Митта недавно отметил восьмидесятилетие, поработал на «Кинотавре» председателем жюри, а осенью выпустит (нам так кажется) лучшую свою картину. Так уж получилось, что главное свое кино – самое свободное, авангардное и притом, как всегда, крепко свинченное – он снял в том возрасте, в каком режиссера обычно хватает только на мемуары. Фильм «Шагал – Малевич» – о конфликте двух мэтров русской живописи во время Гражданской войны – выйдет в сентябре. Человек пятьдесят его уже видели. Сейчас Митта продолжает колдовать над монтажом, отрываясь на интервью с явной неохотой.


– Любите вы двадцатые годы, правда же?


– И не скрываю.


– В этом сегодня редко признаются. Кровь, диктатура...


– Для меня самого тут парадокс. Я же все понимаю: кровища, действительно. Свои против своих. Ленин требует расстреливать попов и дворян. Разрушена далеко не худшая страна: ведь эти жандармы пресловутые, сатрапы и прочая были настолько честны, что нынешние на их фоне – просто монстры. Сравните сегодняшнее полицейское взяточничество или пытки с тогдашними жандармскими прегрешениями. И что, она медленно развивалась, та Россия? Она, по крайней мере, сама себя кормила, и на экспорт оставалось... И тем не менее, когда эта империя рухнула – смотрите, какое чувство свободы, какой полет, какой глубокий счастливый вдох! Критерий-то один – искусство (не случайно сегодня его почти нет). А тогда – послушайте Первую симфонию и ранние концерты Шостаковича. Восторг, ликование, отвага! В кинематографе СССР вообще долго, до конца тридцатых, оставался безусловным лидером: все – гении, потому что всё – впервые. Три титана, на которых до сих пор все стоит: Эйзенштейн изобрел киноязык, Довженко – отец поэтического кинематографа, Пудовкин – социальной драмы. Видимо, срабатывала уверенность в том, что все они действительно строят новый мир: с миром не получилось, а с искусством – да.


– Вы ведь не режиссер по первому образованию?


– Инженер-строитель.
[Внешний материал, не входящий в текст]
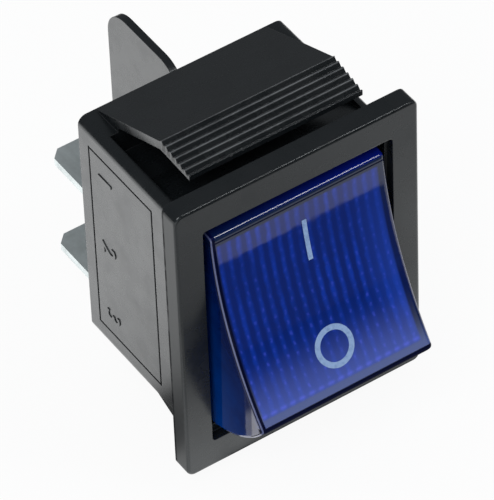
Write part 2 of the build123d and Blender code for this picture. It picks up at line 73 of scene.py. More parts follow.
# Small helpers for node materials
class Maker:
    # Builds one material; every call adds a node and gives back its output
    def __init__(self, name):
        self.material = bpy.data.materials.new(name)
        self.material.use_nodes = True
        tree = self.material.node_tree
        self.nodes, self.links = tree.nodes, tree.links
        self.shader = self.nodes["Principled BSDF"]
        self.coords = self.nodes.new("ShaderNodeTexCoord").outputs["Object"]

    def put(self, socket, value):
        if isinstance(value, bpy.types.NodeSocket):
            self.links.new(value, socket)
        else:
            socket.default_value = value

    def node(self, kind, output=0, settings=None, **inputs):
        made = self.nodes.new(kind)
        for key, value in (settings or {}).items():
            setattr(made, key, value)
        for key, value in inputs.items():
            slot = int(key[1:]) if key[0] == "i" and key[1:].isdigit() else key.replace("_", " ")
            self.put(made.inputs[slot], value)
        return made.outputs[output]

    def noise(self, size, detail=3.0, roughness=0.55, stretch=None):
        # size is the grain's size in mm
        at = self.coords
        if stretch:
            at = self.node("ShaderNodeMapping", Vector=at, Scale=stretch)
        return self.node("ShaderNodeTexNoise", 0, Vector=at, Scale=1000 / size, Detail=detail,
                         Roughness=roughness)

    def remap(self, value, low, high, outLow=0.0, outHigh=1.0):
        return self.node("ShaderNodeMapRange", 0, Value=value, From_Min=low, From_Max=high,
                         To_Min=outLow, To_Max=outHigh)

    def math(self, kind, a, b=0.0, c=0.0):
        return self.node("ShaderNodeMath", 0, {"operation": kind}, i0=a, i1=b, i2=c)

    def times(self, product, *others):
        for other in others:
            product = self.math("MULTIPLY", product, other)
        return product

    def most(self, largest, *others):
        for other in others:
            largest = self.math("MAXIMUM", largest, other)
        return largest

    def absolute(self, value):
        return self.math("ABSOLUTE", value)

    def inverse(self, share):
        return self.math("SUBTRACT", 1.0, share)

    def mix(self, factor, a, b):
        made = self.nodes.new("ShaderNodeMix")
        made.data_type = "RGBA"
        self.put(made.inputs["Factor"], factor)
        self.put(made.inputs["A"], (*a, 1) if isinstance(a, tuple) else a)
        self.put(made.inputs["B"], (*b, 1) if isinstance(b, tuple) else b)
        return made.outputs["Result"]

    def split(self, vector):
        made = self.nodes.new("ShaderNodeSeparateXYZ")
        self.links.new(vector, made.inputs[0])
        return made.outputs

    def bump(self, height, depth, strength=1.0, under=None):
        # depth is the bump's height in mm
        made = self.nodes.new("ShaderNodeBump")
        made.inputs["Strength"].default_value = strength
        made.inputs["Distance"].default_value = depth * mm
        self.links.new(height, made.inputs["Height"])
        if under is not None:
            self.links.new(under, made.inputs["Normal"])
        return made.outputs["Normal"]

    def softEdge(self, radius):
        # A normal that rounds sharp edges over radius mm, and a mask that is 1 on them
        made = self.nodes.new("ShaderNodeBevel")
        made.samples = 6
        made.inputs["Radius"].default_value = radius * mm
        flat = self.nodes.new("ShaderNodeNewGeometry").outputs["Normal"]
        same = self.node("ShaderNodeVectorMath", 1, {"operation": "DOT_PRODUCT"}, i0=made.outputs[0], i1=flat)
        return made.outputs[0], self.remap(same, 0.99, 0.8)

    def ramp(self, value, stops):
        # Level by position; stops are (place from 0 to 1, level)
        made = self.nodes.new("ShaderNodeValToRGB")
        band = made.color_ramp
        while len(band.elements) < len(stops):
            band.elements.new(0.5)
        for element, (place, level) in zip(band.elements, stops):
            element.position = place
            element.color = (level, level, level, 1)
        self.links.new(value, made.inputs[0])
        return made.outputs[0]

    def finish(self, color=None, rough=None, normal=None, **fixed):
        if color is not None:
            self.put(self.shader.inputs["Base Color"], color)
        if rough is not None:
            self.put(self.shader.inputs["Roughness"], rough)
        if normal is not None:
            self.put(self.shader.inputs["Normal"], normal)
        for key, value in fixed.items():
            self.shader.inputs[key.replace("_", " ")].default_value = value
        return self.material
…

Меня Мельников учил, тот самый, знаменитый – кстати, это ведь ему принадлежит архитектурная идея Мавзолея. Щусев доделал его эскиз. И за эту заслугу Мельникову разрешили построить себе мастерскую – знаменитый круглый дом. У него хранились аккуратно подшитые статьи из европейских газет, где он провозглашался классиком, – строить в СССР ему ничего уже не давали. Он меня выделял, приглашал домой – вот там я, может быть, начал понимать людей двадцатых годов...


– А Родченко не застали?


– Родченко – нет. Он умер в пятьдесят шестом. Я вообще с кругом Маяковского почти не был знаком, хотя возможности еще были: обязательно со многими сошелся бы, если б умнее себя повел. Меня после «Гори, гори, моя звезда», когда я стал входить в некоторую моду, позвали к себе Лиля Брик с Катаняном, тогдашним мужем. А у Катаняна был прекрасный приемник, ловящий множество заграничных станций, – и я так заинтересовался этим приемником, что уделил ему больше внимания, чем Лиле. Такое не прощалось.


– Каким образом у вас тогда вышла «Гори, гори...» – до сих пор загадка.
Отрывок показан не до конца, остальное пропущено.